• Brief:
Output the material beneath exactly, leaving nothing out.

• Data lines:
══════════

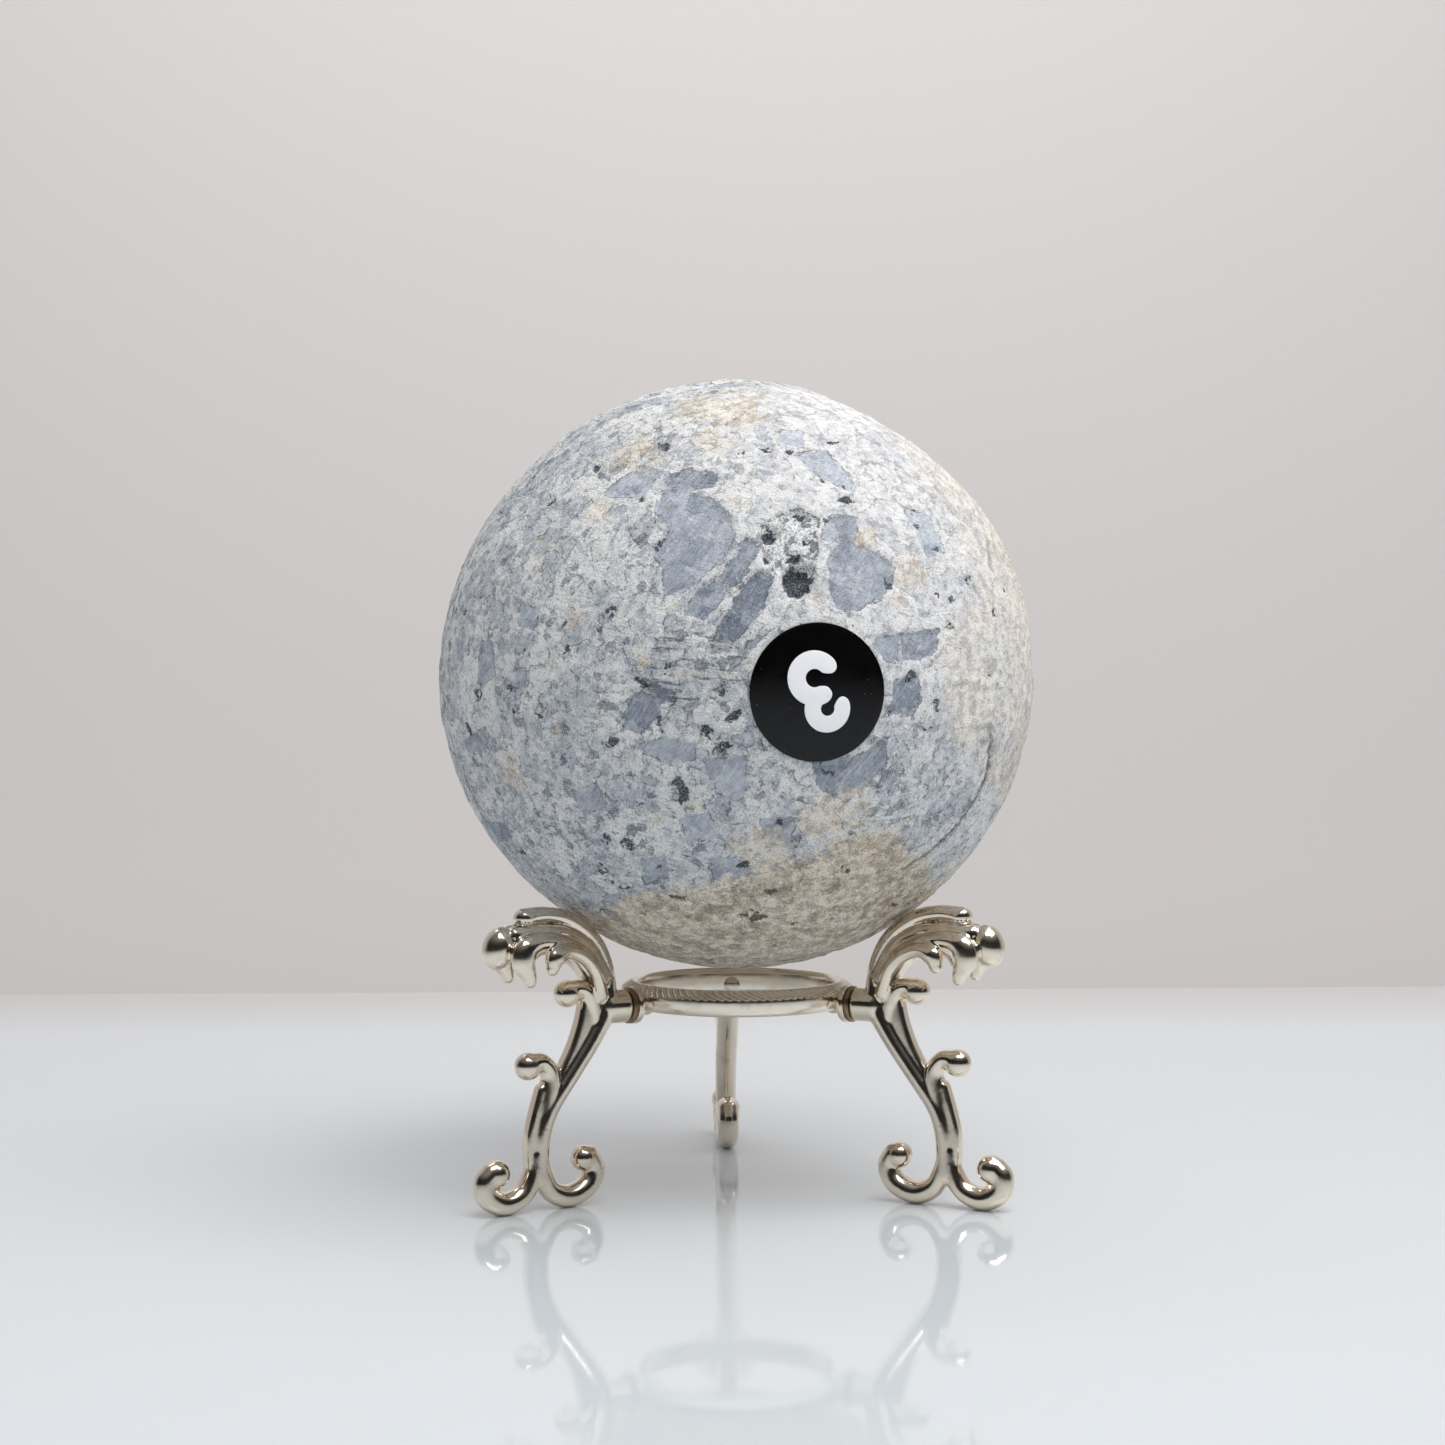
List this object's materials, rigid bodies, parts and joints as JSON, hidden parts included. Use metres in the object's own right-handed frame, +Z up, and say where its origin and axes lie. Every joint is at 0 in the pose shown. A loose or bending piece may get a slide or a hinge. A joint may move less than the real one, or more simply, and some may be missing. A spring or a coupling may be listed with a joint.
{
  "type": "numbered stone ball on stand",
  "caption": "Natural grey-blue stone ball with a round number label, resting on an ornate nickel-plated ring stand with scroll legs that swivel flat.",
  "frame": {"origin": "on the table under the centre of the stand's ring", "axes": "+Z up; +Y runs out over the back leg, so the label faces -Y and the two front legs stand at 210 and 330 degrees"},
  "size_m": [0.091, 0.0909, 0.1238],
  "materials": {
    "stone": "matt natural grey-blue crystalline stone with tan stains",
    "label": "glossy black vinyl with a white printed digit",
    "nickel": "polished warm nickel plate over a zinc casting",
    "rivet_steel": "plain nickel-plated steel",
    "washer_brass": "dull plated brass"
  },
  "bodies": {
    "stand": {"stand_ring": "nickel"},
    "ball": {"stone_ball": "stone", "number_label": "label"},
    "left_leg": {"leg_left": "nickel", "rivet_left": "rivet_steel", "washer_left": "washer_brass"},
    "right_leg": {"leg_right": "nickel", "rivet_right": "rivet_steel", "washer_right": "washer_brass"},
    "back_leg": {"leg_back": "nickel", "rivet_back": "rivet_steel", "washer_back": "washer_brass"}
  },
  "joints": [
    {"name": "ball_lift", "type": "slide", "parent": "stand", "child": "ball", "axis": [0, 0, 1], "range_m": [0, 0.06]},
    {"name": "left_leg_swivel", "type": "hinge", "parent": "stand", "child": "left_leg", "pos_m": [-0.01732, -0.01, 0.029], "axis": [-0.866, -0.5, 0], "range_deg": [-90, 90]},
    {"name": "right_leg_swivel", "type": "hinge", "parent": "stand", "child": "right_leg", "pos_m": [0.01732, -0.01, 0.029], "axis": [0.866, -0.5, 0], "range_deg": [-90, 90]},
    {"name": "back_leg_swivel", "type": "hinge", "parent": "stand", "child": "back_leg", "pos_m": [0, 0.02, 0.029], "axis": [0, 1, 0], "range_deg": [-90, 90]}
  ]
}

══════════

• Complete output:
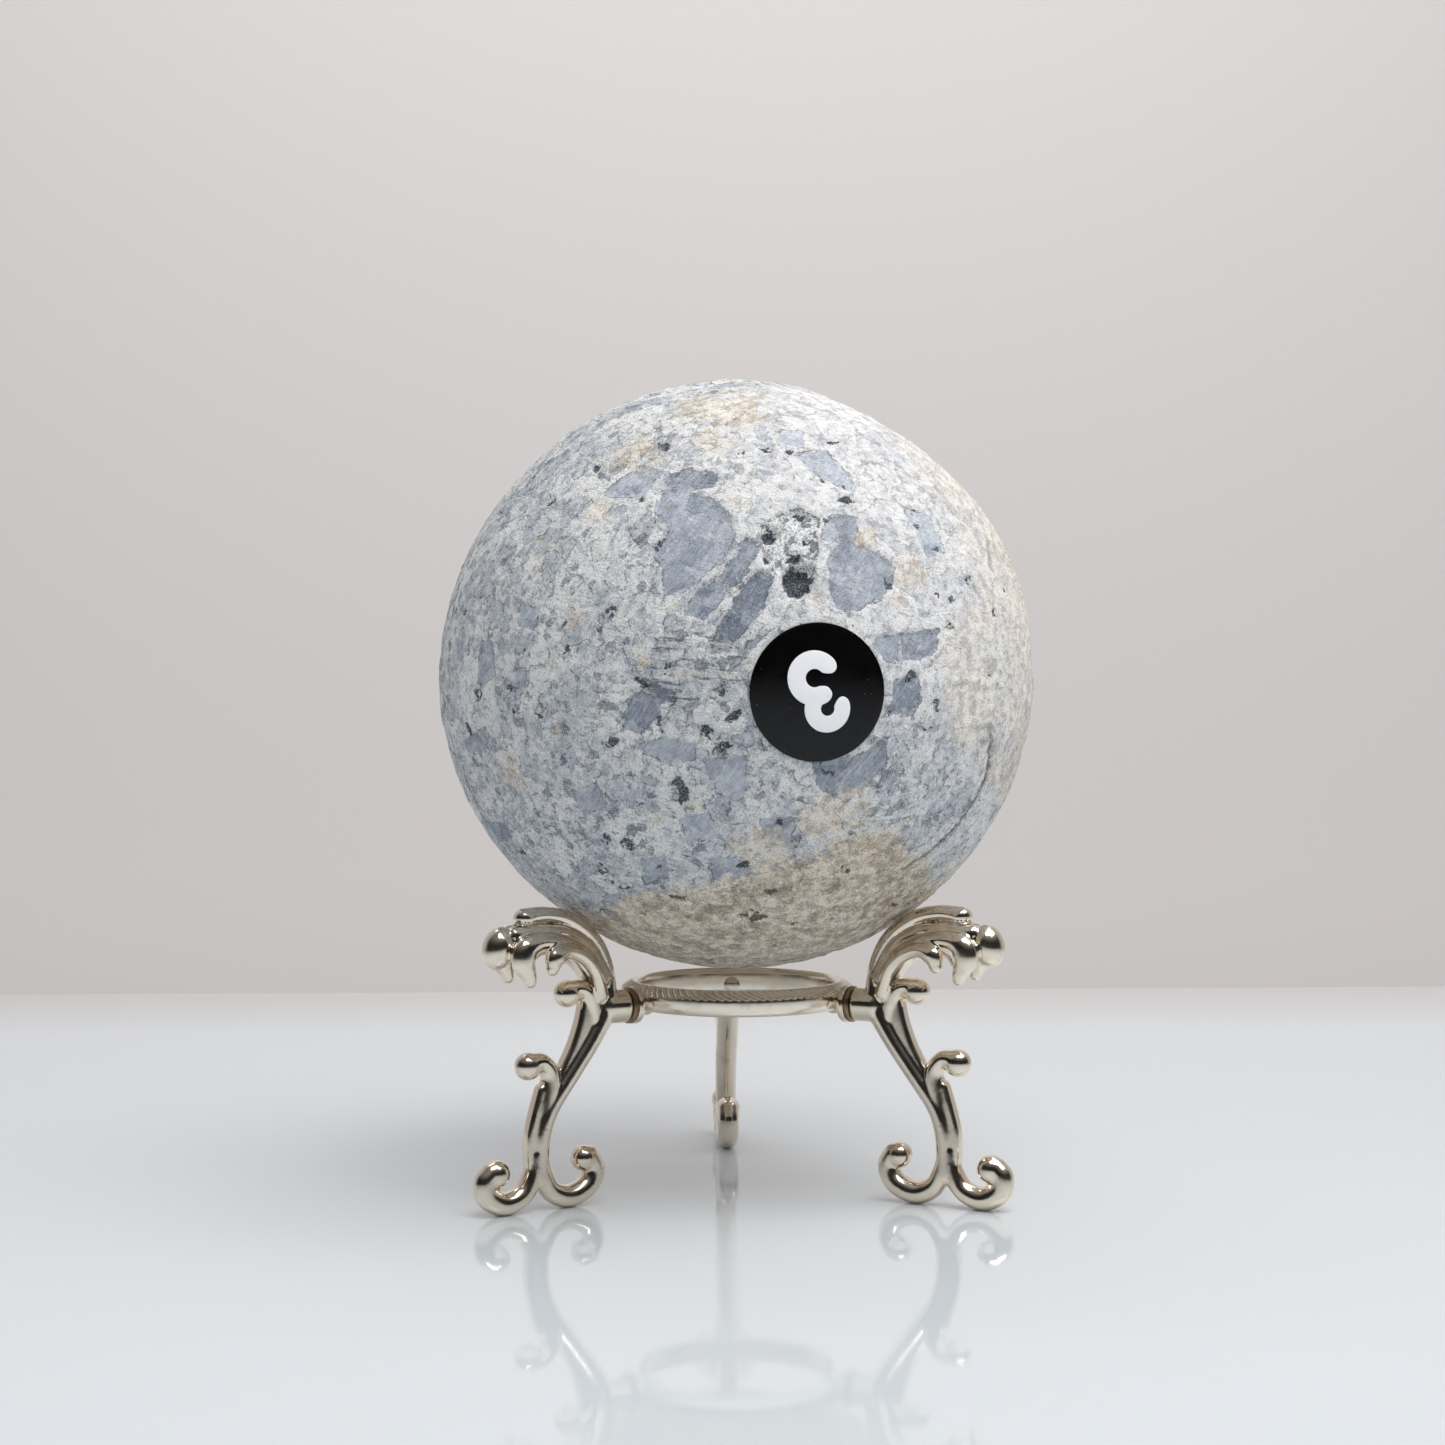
List this object's materials, rigid bodies, parts and joints as JSON, hidden parts included. Use metres in the object's own right-handed frame, +Z up, and say where its origin and axes lie. Every joint is at 0 in the pose shown. A loose or bending piece may get a slide or a hinge. A joint may move less than the real one, or more simply, and some may be missing. A spring or a coupling may be listed with a joint.
{
  "type": "numbered stone ball on stand",
  "caption": "Natural grey-blue stone ball with a round number label, resting on an ornate nickel-plated ring stand with scroll legs that swivel flat.",
  "frame": {"origin": "on the table under the centre of the stand's ring", "axes": "+Z up; +Y runs out over the back leg, so the label faces -Y and the two front legs stand at 210 and 330 degrees"},
  "size_m": [0.091, 0.0909, 0.1238],
  "materials": {
    "stone": "matt natural grey-blue crystalline stone with tan stains",
    "label": "glossy black vinyl with a white printed digit",
    "nickel": "polished warm nickel plate over a zinc casting",
    "rivet_steel": "plain nickel-plated steel",
    "washer_brass": "dull plated brass"
  },
  "bodies": {
    "stand": {"stand_ring": "nickel"},
    "ball": {"stone_ball": "stone", "number_label": "label"},
    "left_leg": {"leg_left": "nickel", "rivet_left": "rivet_steel", "washer_left": "washer_brass"},
    "right_leg": {"leg_right": "nickel", "rivet_right": "rivet_steel", "washer_right": "washer_brass"},
    "back_leg": {"leg_back": "nickel", "rivet_back": "rivet_steel", "washer_back": "washer_brass"}
  },
  "joints": [
    {"name": "ball_lift", "type": "slide", "parent": "stand", "child": "ball", "axis": [0, 0, 1], "range_m": [0, 0.06]},
    {"name": "left_leg_swivel", "type": "hinge", "parent": "stand", "child": "left_leg", "pos_m": [-0.01732, -0.01, 0.029], "axis": [-0.866, -0.5, 0], "range_deg": [-90, 90]},
    {"name": "right_leg_swivel", "type": "hinge", "parent": "stand", "child": "right_leg", "pos_m": [0.01732, -0.01, 0.029], "axis": [0.866, -0.5, 0], "range_deg": [-90, 90]},
    {"name": "back_leg_swivel", "type": "hinge", "parent": "stand", "child": "back_leg", "pos_m": [0, 0.02, 0.029], "axis": [0, 1, 0], "range_deg": [-90, 90]}
  ]
}